What has changed, heading into this election cycle, is the context. Eliasch's failed IOC presidential bid — however he frames it as a positive experience — raised questions about where his primary ambitions lie. His continuing role as an IOC member is conditional on retaining the FIS presidency, which means the calculation is no longer purely about skiing. And the four years of centralisation battles, legal disputes, and walkouts have generated a fatigue in the federation's relationships with its most commercially significant members that is harder to dismiss as simply "resistance to change."
A competitive election — one with a credible challenger, a real campaign, and a genuine choice on the ballot — would be the most significant development in FIS governance since 2021. Whether the dissatisfied nations can produce one remains, as the season approaches its final act, the unanswered question at the heart of the sport.
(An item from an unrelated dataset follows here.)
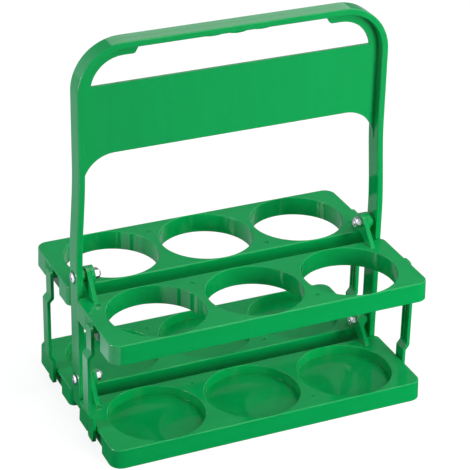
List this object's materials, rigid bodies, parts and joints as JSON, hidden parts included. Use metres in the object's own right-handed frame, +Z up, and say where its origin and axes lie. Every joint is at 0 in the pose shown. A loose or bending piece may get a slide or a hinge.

What can be said with confidence is this: the next FIS president will inherit a federation in the middle of the most commercially ambitious restructuring in its history, with the world's leading nations still unreconciled to the direction of travel, and a World Cup circuit that has just delivered one of its most spectacular seasons in living memory. Whoever sits in that chair will need, above all, the ability to hold all of that together.
Whether that person is Johan Eliasch, or someone he has yet to be formally challenged by, the sport will find out before the summer is out.